You may have noticed that Molly Norris’ comic is not in the paper this week. That’s because there is no more Molly.
The gifted artist is alive and well, thankfully. But on the insistence of top security specialists at the FBI, she is, as they put it, “going ghost”: moving, changing her name, and essentially wiping away her identity. She will no longer be publishing cartoons in our paper or in City Arts magazine, where she has been a regular contributor. She is, in effect, being put into a witness-protection program—except, as she notes, without the government picking up the tab. It’s all because of the appalling fatwa issued against her this summer, following her infamous “Everybody Draw Mohammed Day” cartoon.

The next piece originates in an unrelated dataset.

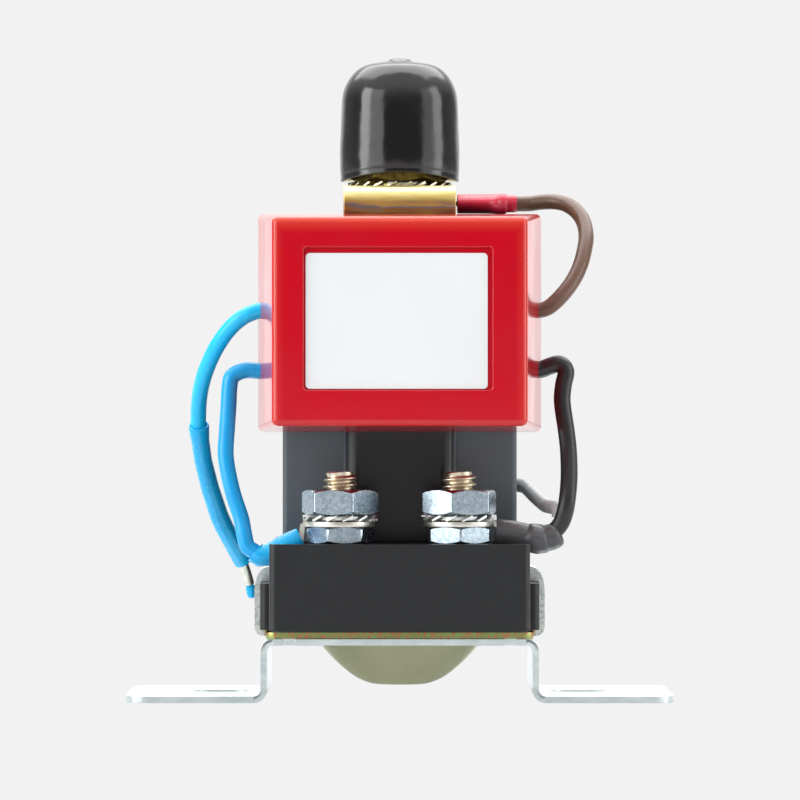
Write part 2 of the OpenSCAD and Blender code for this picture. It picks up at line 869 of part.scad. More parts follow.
// The yoke's section, drawn with its width along Y
module yoke_section() {
    leg_x = yoke_d / 2 - yoke_t;
    bend_x = yoke_d / 2 - yoke_bend_r;
    bend_z = yoke_top - yoke_bend_r;
    for (s = [0, 1])
        mirror([s, 0]) {
            translate([leg_x, deck_z])
                square([yoke_t, bend_z - deck_z]);
            translate([bend_x, bend_z])
                bend(yoke_bend_r, yoke_bend_r - yoke_t, 1, 1);
            translate([0, yoke_under])
                square([bend_x, yoke_t]);
        }
}

module yoke_frame() {
    color("goldenrod")
        difference() {
            rotate(90)
                along_y(yoke_w)
                    yoke_section();
            translate([0, 0, yoke_under - over])
                cylinder(r = neck_r + slip_gap, h = yoke_t + 2 * over);
        }
}

module pole_plate() {
    plate_d = yoke_d - 2 * yoke_t - 2 * insert_gap;
    color("darkgoldenrod")
        translate([0, 0, deck_z])
            linear_extrude(pole_plate_t)
                difference() {
                    round_rect(yoke_w, plate_d, yoke_t / 2);
                    circle(r = bobbin_bore_r);
                }
}

module coil_bobbin() {
    flange_r = winding_r + bobbin_flange_t / 2;
    barrel_out_r = bobbin_bore_r + bobbin_wall;
    color("ivory")
        difference() {
            union() {
                translate([0, 0, pole_top])
                    cylinder(r = flange_r, h = bobbin_flange_t);
                translate([0, 0, pole_top])
                    cylinder(r = barrel_out_r, h = bobbin_top - pole_top);
                translate([0, 0, bobbin_top - bobbin_flange_t])
                    cylinder(r = flange_r, h = bobbin_flange_t);
                translate([0, 0, bobbin_top - bobbin_flange_t])
                    cylinder(r = bobbin_neck_r, h = yoke_under - slip_gap - bobbin_top + bobbin_flange_t);
            }
            translate([0, 0, pole_top - over])
                cylinder(r = bobbin_bore_r, h = yoke_under - pole_top + 2 * over);
            translate([0, 0, yoke_under - collar_t - slip_gap])
                cylinder(r = collar_r + slip_gap, h = collar_t + over);
            translate([tab_in_x - slip_gap, tab_y - tab_w / 2 - slip_gap, tab_z - tab_t / 2])
                cube([tab_len, tab_w + 2 * slip_gap, tab_drop + tab_t + over]);
        }
}

module coil_winding() {
    wound_h = bobbin_top - pole_top - 2 * bobbin_flange_t - 2 * slip_gap;
    color("sienna")
        translate([0, 0, pole_top + bobbin_flange_t + slip_gap])
            ring(winding_r, bobbin_bore_r + bobbin_wall + slip_gap, wound_h);
}

module guide_tube() {
    color("khaki")
        translate([0, 0, deck_z])
            ring(tube_r, tube_bore_r, bobbin_top - deck_z);
}

module fixed_core() {
    neck_chamfer = neck_r / 6;
    color("darkgray")
        difference() {
            union() {
                translate([0, 0, core_z])
                    cylinder(r = core_r, h = yoke_under - core_z);
                translate([0, 0, yoke_under - collar_t]) {
                    cylinder(r = collar_r, h = collar_t);
                    chamfered_rod(neck_r, neck_top - yoke_under + collar_t, neck_chamfer);
                }
            }
            translate([0, 0, core_z - over])
                cylinder(r = spring_bore_r, h = spring_seat_core + over);
        }
}

module core_lock_washer() {
    color("khaki")
        translate([0, 0, yoke_top])
            toothed_washer(neck_washer_r, neck_r + slip_gap, neck_washer_t, neck_teeth);
}

module core_nut() {
    color("silver")
        translate([0, 0, cap_z])
            hex_nut(neck_nut_af, neck_nut_t, neck_r + thread_gap);
}

module plunger() {
    color("silver")
        difference() {
            translate([0, 0, plunger_z])
                cylinder(r = plunger_r, h = plunger_len);
            translate([0, 0, plunger_top - spring_seat])
                cylinder(r = spring_bore_r, h = spring_seat + over);
            translate([0, 0, plunger_z - over])
                cylinder(r = rod_r + insert_gap, h = rod_seat + over);
        }
}

module plunger_rod() {
    rod_len = plunger_z + rod_seat - insert_gap - rod_end_z;
    color("gainsboro")
        difference() {
            translate([0, 0, rod_end_z])
                cylinder(r = rod_r, h = rod_len);
            translate([0, 0, clip_z - insert_gap])
                ring(rod_r + over, groove_r, clip_t + 2 * insert_gap);
        }
}

// Contact disc between its two insulating bushes, held by a clip in the rod's groove

module upper_bush() {
    color("linen")
        translate([0, 0, disc_top])
            ring(bush_r, rod_r + insert_gap, bush_t);
}

module contact_disc() {
    color("chocolate")
        translate([0, 0, disc_z])
            ring(disc_r, rod_r + insert_gap, disc_t);
}

module lower_bush() {
    color("linen")
        translate([0, 0, disc_z - bush_low_t])
            ring(bush_r, rod_r + insert_gap, bush_low_t);
}

module retaining_clip() {
    color("slategray")
        translate([0, 0, clip_z])
            difference() {
                ring(clip_r, groove_r + insert_gap, clip_t);
                translate([-groove_r, 0, -over])
                    cube([2 * groove_r, clip_r + over, clip_t + 2 * over]);
            }
}

module return_spring() {
    steps = spring_rings * spring_curls;
    low = spring_z + spring_wire_r;
    rise = spring_top - spring_z - 2 * spring_wire_r;
    turns = [for (i = [0:steps], a = i * 360 / spring_rings)
        [spring_r * cos(a), spring_r * sin(a), low + rise * i / steps]];
    echo(str("least gap between the spring's curls: ", rise / spring_curls - 2 * spring_wire_r));
    color("lightgray")
        tube(turns, spring_wire_r, 6, [0, 0, 1]);
}

// Dip-moulded cap over the neck and its nut

// Half of the cap's section, for the outside and, made thinner, for the inside
module cap_section(r_rim, r_crown, h, r_corner) {
    polygon([[0, 0], [r_rim, 0], [r_crown, h - r_corner], [0, h - r_corner]]);
    square([r_crown - r_corner, h]);
    translate([r_crown - r_corner, h - r_corner])
        bend(r_corner, 0, 1, 1);
}

module neck_cap() {
    color("#17181a")
        translate([0, 0, cap_z])
            difference() {
                union() {
                    rotate_extrude()
                        cap_section(cap_r, cap_crown_r, cap_h, cap_corner_r);
                    cylinder(r = cap_nub_r, h = cap_h + cap_nub_h);
                }
                rotate_extrude()
                    cap_section(cap_r - cap_wall, cap_crown_r - cap_wall, cap_h - cap_wall,
                        cap_corner_r - cap_wall);
                translate([0, 0, -over])
                    cylinder(r = cap_r - cap_wall, h = 2 * over);
                translate([0, cap_r + over, rim_arch - arch_r])
                    rotate([90, 0, 0])
                        cylinder(r = arch_r, h = 2 * (cap_r + over));
            }
}

// Control box: a drafted shell with a recessed label, a back cover and its circuit board

// The drafted block of the box, drawn in by the wall where it is the cavity
module box_form(inset) {
    edge_r = max(box_edge_r - inset / 2, box_edge_r / 3);
    back_x = box_w / 2 - edge_r - inset;
    back_z = box_h / 2 - edge_r - inset;
    front_y = box_front_y + edge_r + (inset > 0 ? inset + recess_t : 0);
    back_y = box_back_y + (inset > 0 ? over : 0);
    hull() {
        for (x = [-1, 1], z = [-1, 1]) {
            translate([x * back_x, back_y, box_z + z * back_z])
                rotate([90, 0, 0])
                    cylinder(r = edge_r, h = edge_r, $fn = hull_fn);
            translate([x * (back_x - box_side_draft), front_y, box_z + z * (back_z - box_top_draft)])
                sphere(r = edge_r, $fn = hull_fn);
        }
    }
}

module control_box() {
    color("crimson")
        difference() {
            box_form(0);
            box_form(box_wall);
            translate([recess_x, box_front_y + recess_t, box_z + recess_z])
                rotate([90, 0, 0])
                    linear_extrude(recess_t + over)
                        round_rect(recess_w, recess_h, recess_r);
            for (side = [-1, 1], z = [wire_high, wire_low[side > 0 ? 1 : 0]])
                translate([side * (box_w / 2 + over), wire_in_y, z])
                    rotate([0, -side * 90, 0])
                        cylinder(r = wire_hole_r, h = box_wall + box_side_draft + over);
        }
}

module box_label() {
    color("white")
        translate([recess_x + label_shift_x, box_front_y + recess_t, box_z + recess_z + label_shift_z])
            rotate([90, 0, 0])
                linear_extrude(label_t)
                    round_rect(recess_w - 2 * label_margin, recess_h - 2 * label_margin, recess_r);
}

module box_back_cover() {
    draft_share = (lid_t + over) / box_d;
    lid_w = box_w - 2 * (box_wall + slip_gap + box_side_draft * draft_share);
    lid_h = box_h - 2 * (box_wall + slip_gap + box_top_draft * draft_share);
    color("firebrick")
        translate([0, 0, box_z]) {
            translate([0, box_back_y, 0])
                rotate([90, 0, 0])
                    linear_extrude(lid_t)
                        round_rect(lid_w, lid_h, box_edge_r);
            for (x = [-1, 1], z = [-1, 1])
                translate([x * board_w * post_x_share, box_back_y - lid_t, z * board_h * post_z_share])
                    rotate([90, 0, 0])
                        cylinder(r = post_r, h = board_gap);
        }
}

module circuit_board() {
    color("seagreen")
        translate([0, board_y + board_t, box_z])
            rotate([90, 0, 0])
                linear_extrude(board_t)
                    round_rect(board_w, board_h, box_edge_r);
}

// The parts on the board: a switching transistor, a capacitor and two chips
module board_components() {
    color("black")
        translate([0, board_y, box_z]) {
            for (x = [-1, 1])
                translate([x * board_w / 4 - chip_w / 2, -chip_t, -board_h / 3])
                    cube([chip_w, chip_t, chip_h]);
            translate([-board_w / 3, -transistor_t, 0])
                cube([transistor_w, transistor_t, transistor_h]);
            translate([board_w / 4, 0, board_h / 4])
                rotate([90, 0, 0])
                    cylinder(r = can_r, h = can_h);
        }
}

// Coil tab, push-on receptacle and its vinyl cover

module coil_tab() {
    color("gold")
        translate([tab_in_x, tab_y - tab_w / 2, tab_z - tab_t / 2])
            cube([tab_len, tab_w, tab_t]);
}

module coil_receptacle() {
    gap = insert_gap;
    h = tab_t + 2 * shoe_wall + 2 * gap;
    w = tab_w + 2 * shoe_wall + 2 * gap;
    color("gold")
        translate([shoe_x, tab_y, tab_z])
            difference() {
                union() {
                    translate([0, -w / 2, -h / 2])
                        cube([shoe_len, w, h]);
                    rotate([0, 90, 0])
                        cylinder(r = h / 2, h = shoe_len + h);
                }
                translate([-over, -tab_w / 2 - gap, -tab_t / 2 - gap])
                    cube([shoe_len + over - shoe_wall, tab_w + 2 * gap, tab_t + 2 * gap]);
            }
}

// The cover's flat end, seen along X: a slot outline, turned so that it is wide along Y
module cover_outline(grow) {
    h = tab_t + 2 * shoe_wall + 4 * insert_gap + 2 * grow;
    w = tab_w + 2 * shoe_wall + h / 2 + 2 * grow;
    rotate(90)
        slot(w, h);
}

module red_terminal_cover() {
    flat_skin = cover_neck_r - tab_t / 2 - shoe_wall;
    color("crimson")
        translate([cover_x, tab_y, tab_z])
            rotate([0, 90, 0])
                difference() {
                    union() {
                        linear_extrude(cover_cavity)
                            cover_outline(flat_skin);
                        cylinder(r = cover_neck_r, h = cover_len);
                        translate([0, 0, cover_flare_x - cover_x])
                            cylinder(r = cover_flare_r, h = cover_flare_len);
                    }
                    translate([0, 0, -over])
                        linear_extrude(cover_cavity - cover_skin + over)
                            cover_outline(cover_skin / 2);
                    cylinder(r = brown_r + slip_gap, h = cover_len + over);
                }
}

// Wires

module blue_sense_wire() { color("dodgerblue") tube(blue_jumper_route, blue_r); }

module black_sense_wire() { color("#222224") tube(black_jumper_route, black_r); }

module brown_coil_wire() { color("saddlebrown") tube(brown_route, brown_r); }

module coil_return_wire() { color("#333336") tube(return_route, lead_r, wire_sides, [0, 0, 1]); }

module blue_override_lead() { color("dodgerblue") tube(blue_lead_route, blue_r); }

module override_connector() { color("royalblue") tube(connector_route, connector_radii, sleeve_sides); }

module override_pin() { color("lightblue") tube(pin_route, blue_r * pin_share); }

module override_tip() { color("cyan") tube(tip_route, blue_r * tip_share); }

mounting_bracket();
dome_cover();
cover_gasket();
contact_base();
left_load_stud();
right_load_stud();
left_contact_bar();
right_contact_bar();
left_jam_nut();
right_jam_nut();
left_ring_terminal();
right_ring_terminal();
blue_terminal_sleeve();
black_terminal_sleeve();
left_lock_washer();
right_lock_washer();
left_terminal_nut();
right_terminal_nut();
coil_housing();
yoke_frame();
pole_plate();
coil_bobbin();
coil_winding();
guide_tube();
fixed_core();
core_lock_washer();
core_nut();
neck_cap();
plunger();
plunger_rod();
upper_bush();
contact_disc();
lower_bush();
retaining_clip();
return_spring();
control_box();
box_label();
box_back_cover();
circuit_board();
board_components();
coil_tab();
coil_receptacle();
red_terminal_cover();
blue_sense_wire();
black_sense_wire();
brown_coil_wire();
coil_return_wire();
blue_override_lead();
override_connector();
override_pin();
override_tip();
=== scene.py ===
# %% [markdown]
# # A battery isolator relay, dressed for its studio picture
# The relay is a small solenoid on a bent steel bracket, with two load studs, a red control box wired to
# them, and a glossy cap on the end of its coil core.
# The measured model comes in first and stays where it is. Each later step dresses one or more of its pieces.

# %% Load the measured model
import json
import math
from functools import partial

import bmesh
import bpy
from mathutils import Matrix, Vector


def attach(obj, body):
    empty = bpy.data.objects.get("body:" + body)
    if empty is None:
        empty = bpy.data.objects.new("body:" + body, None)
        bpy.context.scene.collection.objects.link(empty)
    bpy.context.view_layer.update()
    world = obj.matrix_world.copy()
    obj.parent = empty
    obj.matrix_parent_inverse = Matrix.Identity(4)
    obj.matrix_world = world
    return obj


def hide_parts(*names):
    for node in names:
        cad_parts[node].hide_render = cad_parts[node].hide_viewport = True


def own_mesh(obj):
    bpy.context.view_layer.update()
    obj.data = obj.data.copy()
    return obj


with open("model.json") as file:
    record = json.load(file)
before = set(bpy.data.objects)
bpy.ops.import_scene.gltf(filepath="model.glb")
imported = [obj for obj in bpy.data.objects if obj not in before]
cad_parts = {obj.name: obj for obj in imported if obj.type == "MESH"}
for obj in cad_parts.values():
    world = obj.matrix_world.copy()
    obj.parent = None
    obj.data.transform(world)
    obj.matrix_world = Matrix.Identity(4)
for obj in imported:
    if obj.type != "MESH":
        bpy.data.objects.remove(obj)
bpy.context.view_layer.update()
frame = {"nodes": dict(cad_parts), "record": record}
scene = bpy.context.scene
print("pieces in the model:", len(frame["nodes"]))

# %% [markdown]
# ## Camera
# Long lenses flatten a small product, and the picture was taken nearly level with the middle of the relay.
# A 267 mm lens a little over a metre away gives the same height of the feet and the same width of the cap.

# %% Camera
lens = bpy.data.cameras.new("studio_camera")
lens.lens = 267.3
lens.sensor_width = 36
camera = bpy.data.objects.new("studio_camera", lens)
camera.location = (0.00006, -1.133, 0.0567)
camera.rotation_euler = (math.radians(90), 0, 0)
scene.collection.objects.link(camera)
scene.camera = camera
print("camera distance:", abs(camera.location.y), "m")

# %% [markdown]
# ## Smooth routes for the wires
# A wire bends evenly, so a few given points are joined by a curve that passes through each of them.
# A Bezier curve with automatic handles would do as well. A Catmull-Rom curve is used because its points can
# also carry the sleeves, which are turned along the same line.

# %% Points along a smooth route
MM = 0.001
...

Why does our society accept that’s how it is with Islam and then insist on the right to attack Christianity and treat it with total disrespect. Again, I have no problem with religious satire: go ahead mock, ridicule, poke fun at the things Christians do – I laugh just as hard as the atheist at some of satire in the Simpsons. No problem. But publish an ad which mockingly depicts a pregnant nun and attacks a central belief of Christians and doing this to insult the Pope who is coming to the UK on a state visit – well, that is just in poor taste. Perhaps, now only Antonio Federici ice cream could taste worse.